DQS – Managing Your Domain Values

Last week I showed how to build a new domain for my knowledge base, but the domain contained a lot of similar values.  In some cases the customer name was ordered as first name then last name.  In others, the last name was first followed by the first name.  Some names consisted of only the person’s last name.  Others included a salutation like Mr., Ms., Miss, or Mrs.  A few names included commas and many had obvious misspellings.

When I first began, it was difficult to pick a version of a name that might be correct.  As you can see in the following figure, many of the names have multiple variations.  One way to get started is to designate one version as being correct (leaving the green check mark) and changing all the other versions to the Type: Error (a red ‘X’).  You can see and modify the value type by using the dropdown in the Type column.  Remember from last week, that when you designate a value as an error, you need to specify a value in the fourth column to tell DQS what to change the current domain value to when it is found.

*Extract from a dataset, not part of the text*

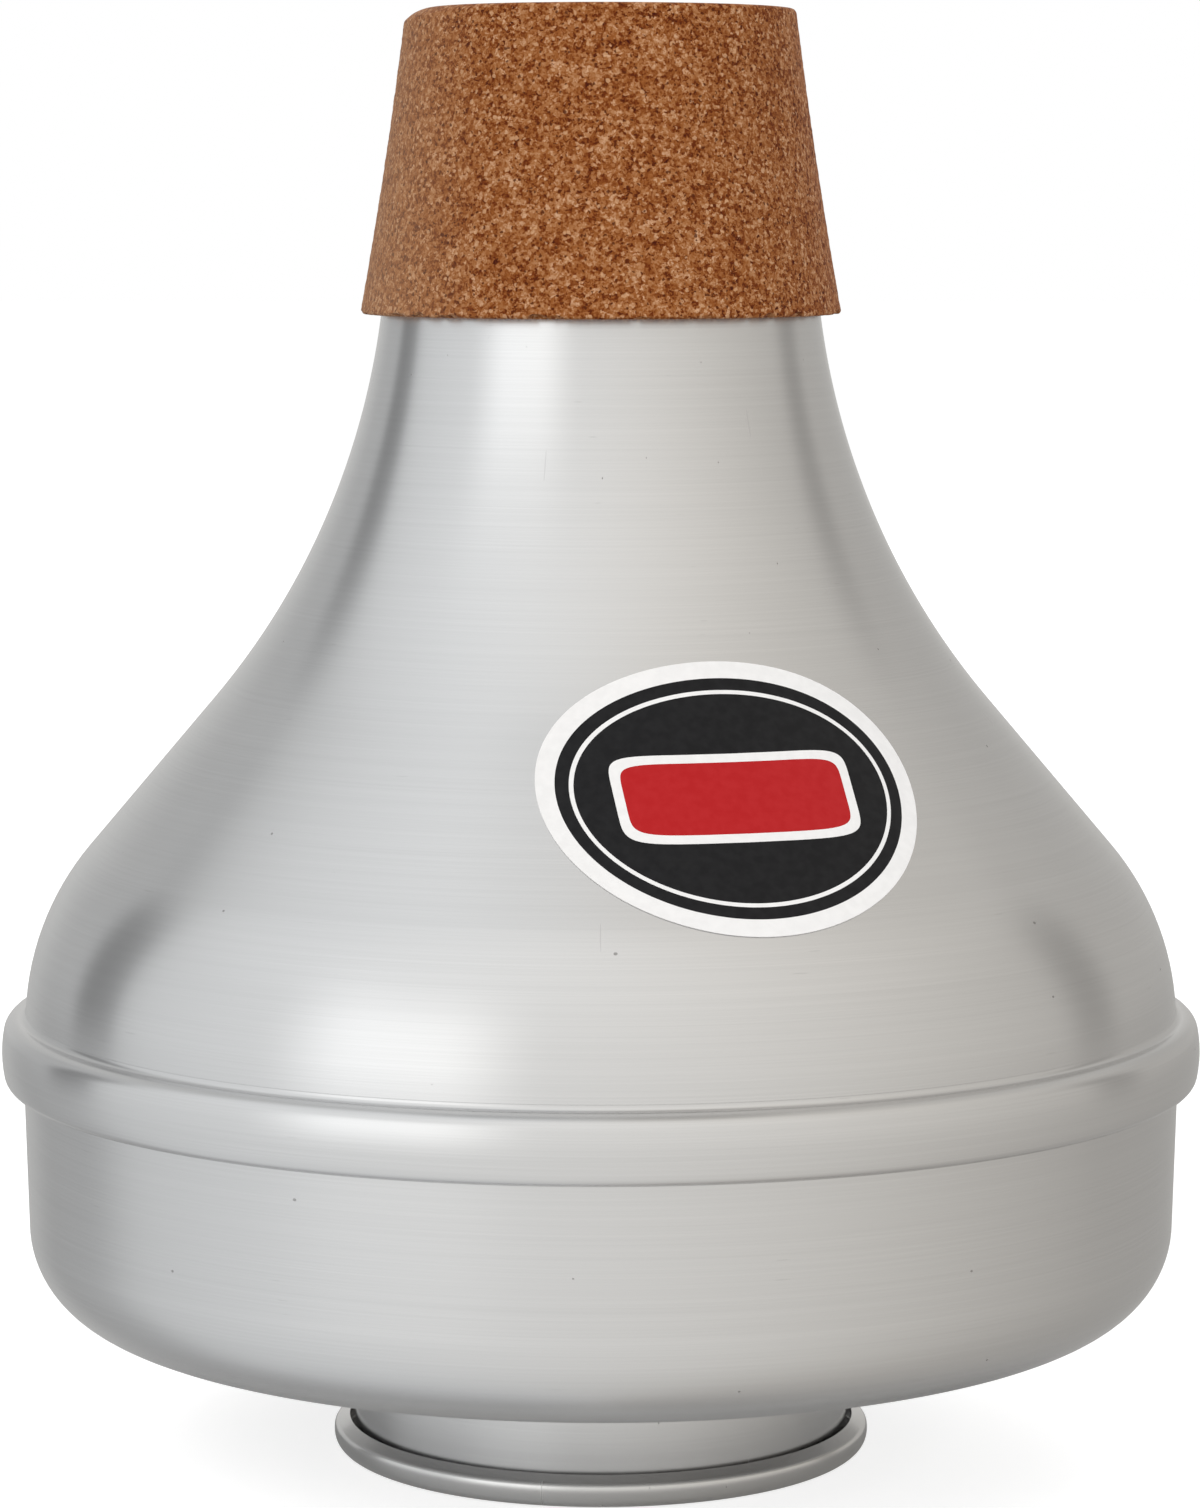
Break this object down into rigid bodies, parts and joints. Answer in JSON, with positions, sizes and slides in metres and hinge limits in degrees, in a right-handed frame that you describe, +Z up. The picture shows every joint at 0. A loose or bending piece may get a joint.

I started reviewing the name list and was immediately faced with some uncertainty about whether the customer’s name was Cicily Coney or Coney Cicily.  Because alternate values can be spread throughout the domain that initially sorts the data by the original values, it is usually impossible to see all variations of a name at once.  I initially made a guess that the name of one customer was Coney Cicily.  To do this, I selected one of the variations and changed the Type to Error and then entered Coney Cicily in the Correct to column.  Since this value did not exist in the domain, DQS created a new domain record with this value.  However, also because this value did not exist before, the Frequency column shows a value of zero (0).  Often this is a hint that I may be on the wrong track because I would expect to find at least once occurrence of the correct customer name in the table or spreadsheet.  However, it is possible that the correct name was never entered previously.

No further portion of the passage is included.